Can the fuzzball conjecture be applied to microscopically explain the entropy of a region beyond the gravitational observer horizon? In this article discussing this and related papers, it is explained among other things, how the neighborhood of an observer's worldline can be approximated by a region of Minkowsky spacetime. 
If I understand this right (corrections of confused fluff and misunderstandings are highly welcome), a coordinate transformation which depends on the observer's current location $p_0$ in the classical backround spacetime, to a free falling local Lorentz frame is applied. In this reference frame, local coordinates ($\tau$, $\theta$, $\phi$) together with a parameter $\lambda$ (which describes the location on the observer's worldline?) can be used. As $\lambda$ deviates too mach from $\lambda(p_0)$, the local proper acceleration $\sqrt{a_{\mu}a^{\mu}}$ becames large and approaches the string scale (is this because flat Minkowsky space is only locally valid?)  and stringy effects kick in.
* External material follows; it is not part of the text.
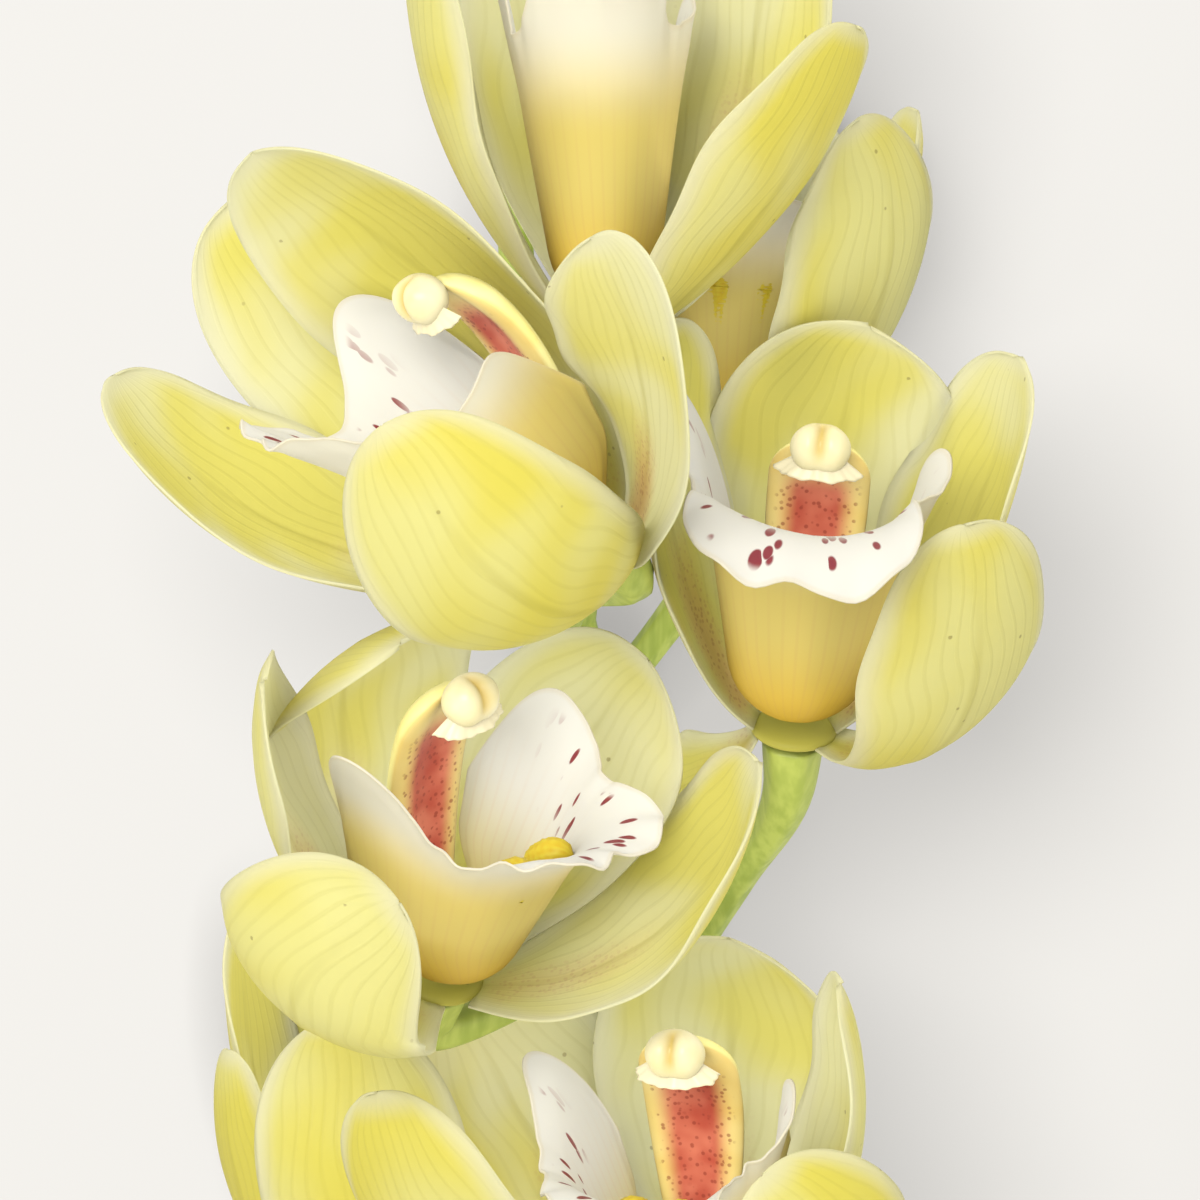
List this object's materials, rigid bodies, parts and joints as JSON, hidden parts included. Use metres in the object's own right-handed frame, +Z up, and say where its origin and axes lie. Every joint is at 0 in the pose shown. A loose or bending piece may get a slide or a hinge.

The authors postulate that at these points (called the gravitational observer horizon) some microscopic degrees of freedom have to exist that give rise to the Beckenstein-Hawking entropy describing the entropy contained in spacetime beyond the gravitational observer horizon (?).
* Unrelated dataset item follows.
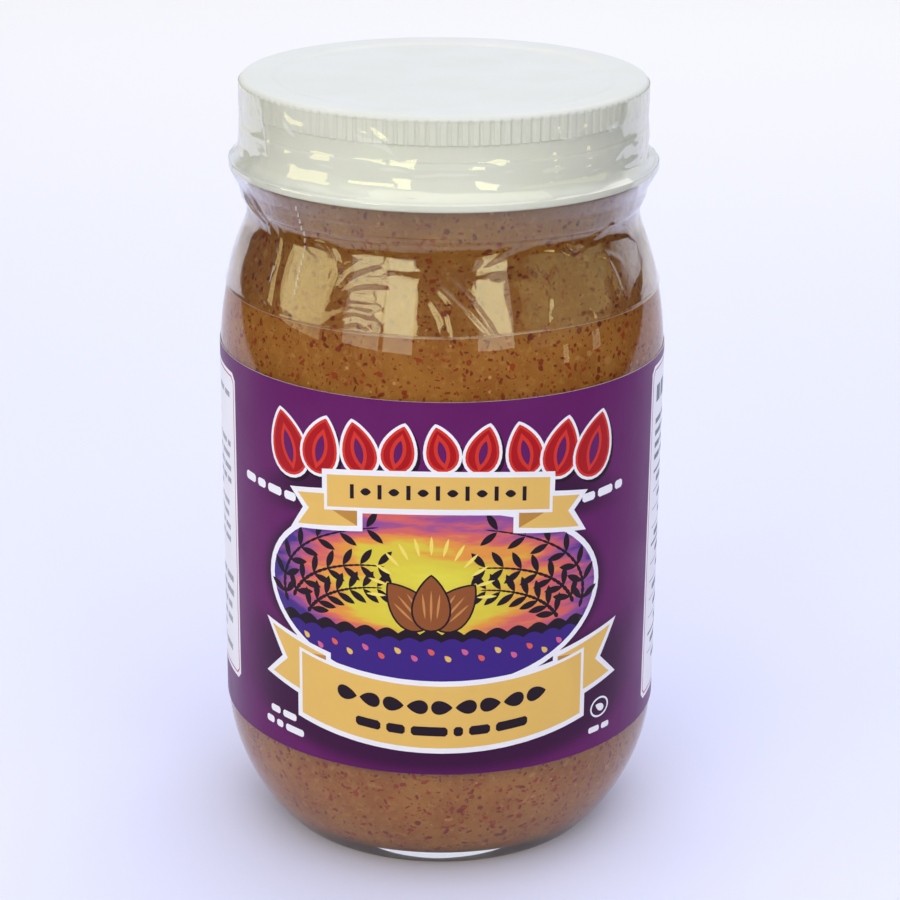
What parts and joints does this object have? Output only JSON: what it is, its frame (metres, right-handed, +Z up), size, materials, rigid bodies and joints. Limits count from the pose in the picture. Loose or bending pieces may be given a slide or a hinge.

This is quite a long text to introduce my question, which simply is: Can these microstates be described by the fuzzball conjecture or what are they assumed to "look" like?
 A: 
Can these microstates be described by the fuzzball conjecture or what are they assumed to "look" like?

We don't know.  The gravitational observer horizon is supposed to be a place where low-energy physics becomes invalid (i.e. one shouldn't trust GR and quantum field theory of a spacetime background).  For an observer far from a black hole, this horizon roughly agrees with the usual black hole horizon, and something like the fuzzball scenario may be appropriate.  However, the paper remains agnostic about the details of the high-energy physics (it can hopefully be described well in string theory).  For now, the only thing we can say with (a reasonable level of) certainty is the number of degrees of freedom in an observer horizon.
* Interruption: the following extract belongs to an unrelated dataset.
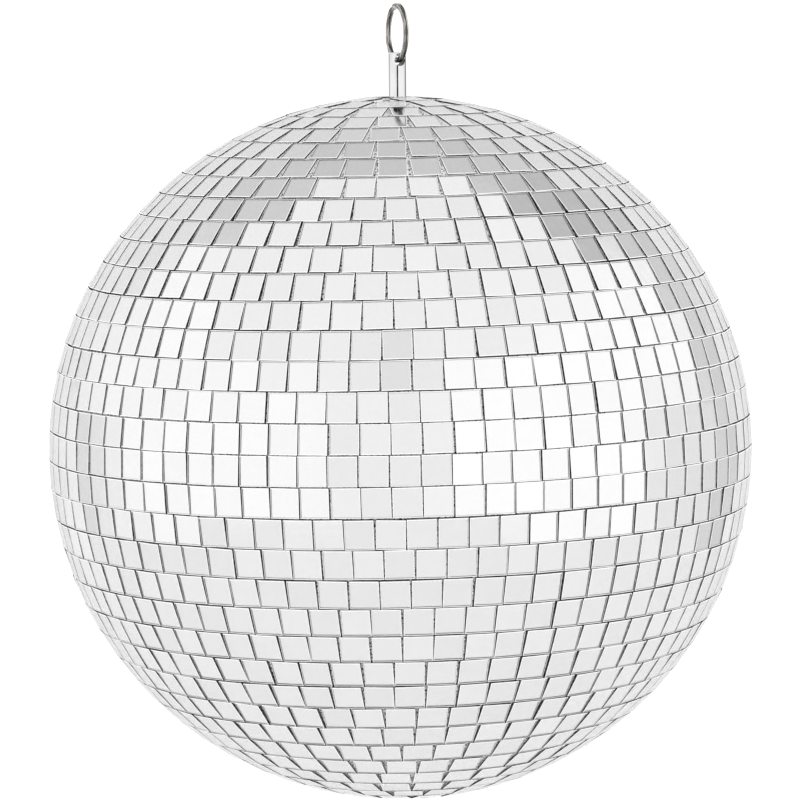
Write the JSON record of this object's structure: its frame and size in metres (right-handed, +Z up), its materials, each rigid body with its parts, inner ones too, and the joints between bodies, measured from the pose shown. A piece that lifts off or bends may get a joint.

together with a parameter λ (which describes the location on the observer's worldline?)

I think you've misunderstood the meaning of $\lambda$. Take a look at the figure in the paper.  It is an affine parameter the goes down the past light cone of the observer.  (The observer is at $\lambda=0$.)  The observer horizon occurs when a trajectory of constant $\lambda$ but changing $\tau$ accelerates too much to be described safely by GR.